With the chips going down on impeachment, Conyers is choosing to obey the orders of the centrist Pelosi, rather than to represent the left within the Democratic Party. Though Conyers’ is definitely not an enemy of the left, in Fletchers’ terminology Conyers' kowtowing to Pelosi makes him only “an ally of the moment” on left issues, and thus in this moment on this issue, he is no ally of the left at all. He has beome the centrist gatekeeper keeping the left left out. Impeachment is not only the best strategy to end the war in Iraq, it is the best strategy to expose the corporate powers in control of the Democratic Party who marginalize the left when it counts.

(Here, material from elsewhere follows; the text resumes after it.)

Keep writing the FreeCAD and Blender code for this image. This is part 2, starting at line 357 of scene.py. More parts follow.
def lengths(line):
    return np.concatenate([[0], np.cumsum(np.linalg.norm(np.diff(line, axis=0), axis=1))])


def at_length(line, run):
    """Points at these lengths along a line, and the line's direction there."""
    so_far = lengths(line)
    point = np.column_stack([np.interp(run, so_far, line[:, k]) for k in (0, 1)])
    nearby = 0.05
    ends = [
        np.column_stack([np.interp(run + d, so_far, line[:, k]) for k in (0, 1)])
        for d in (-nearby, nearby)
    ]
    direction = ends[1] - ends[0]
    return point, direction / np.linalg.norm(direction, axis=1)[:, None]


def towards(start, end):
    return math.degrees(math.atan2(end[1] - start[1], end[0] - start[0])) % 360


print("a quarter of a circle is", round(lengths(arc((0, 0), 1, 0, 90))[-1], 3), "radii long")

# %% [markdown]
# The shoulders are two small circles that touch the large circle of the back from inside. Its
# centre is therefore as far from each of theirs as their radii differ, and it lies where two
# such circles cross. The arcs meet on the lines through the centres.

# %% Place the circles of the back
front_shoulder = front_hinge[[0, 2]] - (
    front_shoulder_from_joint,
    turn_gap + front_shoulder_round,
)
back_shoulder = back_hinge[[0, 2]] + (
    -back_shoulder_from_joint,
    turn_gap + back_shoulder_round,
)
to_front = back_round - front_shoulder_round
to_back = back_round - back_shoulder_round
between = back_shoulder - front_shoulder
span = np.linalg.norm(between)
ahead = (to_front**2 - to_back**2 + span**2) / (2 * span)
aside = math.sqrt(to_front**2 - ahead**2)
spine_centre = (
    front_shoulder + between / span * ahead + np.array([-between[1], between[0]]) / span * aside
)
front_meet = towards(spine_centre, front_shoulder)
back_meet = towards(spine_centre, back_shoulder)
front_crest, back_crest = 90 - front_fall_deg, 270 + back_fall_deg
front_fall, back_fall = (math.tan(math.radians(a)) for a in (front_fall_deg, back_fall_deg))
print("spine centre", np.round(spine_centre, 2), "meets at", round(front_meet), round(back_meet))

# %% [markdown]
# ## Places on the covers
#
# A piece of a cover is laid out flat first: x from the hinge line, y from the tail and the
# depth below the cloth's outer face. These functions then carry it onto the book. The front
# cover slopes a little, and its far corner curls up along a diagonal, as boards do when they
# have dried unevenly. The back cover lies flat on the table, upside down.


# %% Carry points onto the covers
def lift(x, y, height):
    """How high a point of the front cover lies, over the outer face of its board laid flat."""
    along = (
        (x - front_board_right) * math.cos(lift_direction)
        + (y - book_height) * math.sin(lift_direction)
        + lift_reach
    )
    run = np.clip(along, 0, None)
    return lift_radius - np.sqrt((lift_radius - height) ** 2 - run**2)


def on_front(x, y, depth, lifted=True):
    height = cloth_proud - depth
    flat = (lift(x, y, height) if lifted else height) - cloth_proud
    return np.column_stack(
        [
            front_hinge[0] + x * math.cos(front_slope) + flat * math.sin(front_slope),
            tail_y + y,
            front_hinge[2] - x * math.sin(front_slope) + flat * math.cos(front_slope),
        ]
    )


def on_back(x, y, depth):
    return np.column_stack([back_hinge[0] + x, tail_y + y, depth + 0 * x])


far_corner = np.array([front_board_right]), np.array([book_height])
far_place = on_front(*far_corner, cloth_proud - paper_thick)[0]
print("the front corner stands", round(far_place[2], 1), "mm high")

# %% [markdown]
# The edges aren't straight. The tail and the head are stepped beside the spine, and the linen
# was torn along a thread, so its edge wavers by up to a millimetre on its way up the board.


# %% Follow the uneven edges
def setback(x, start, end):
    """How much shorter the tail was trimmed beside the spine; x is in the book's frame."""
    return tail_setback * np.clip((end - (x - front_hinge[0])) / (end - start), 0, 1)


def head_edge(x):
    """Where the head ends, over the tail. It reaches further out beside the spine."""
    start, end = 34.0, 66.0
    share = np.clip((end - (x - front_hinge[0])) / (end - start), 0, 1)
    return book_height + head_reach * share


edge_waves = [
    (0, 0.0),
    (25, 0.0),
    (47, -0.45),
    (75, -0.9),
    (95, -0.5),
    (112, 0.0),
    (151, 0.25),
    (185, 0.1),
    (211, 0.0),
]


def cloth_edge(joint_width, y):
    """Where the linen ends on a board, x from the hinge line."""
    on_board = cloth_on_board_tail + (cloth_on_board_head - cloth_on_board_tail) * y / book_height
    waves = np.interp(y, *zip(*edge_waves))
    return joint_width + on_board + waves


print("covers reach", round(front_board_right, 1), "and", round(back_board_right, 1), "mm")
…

Which raises another important question: why has impeachment been marginalized as an issue of the left? There are plenty of honest conservatives with integrity who support impeachment, because they also believe that the Constitution should be used to protect the nation from a lying cheating deceiving criminal President. Anyone who argues that we should let such a president get a free pass on impeachment merely because of strategy considerations is basically at heart neither a supporter of the rule of law nor of democracy which depends upon it. The USA does not stand a chance of becoming the nation we know in our hearts that it is intended to be until impeachment is liberally exercised to remove president after president, if need be, who continues to do awful, unhumanitarian, and illegal acts in the name of the people and the Constitution.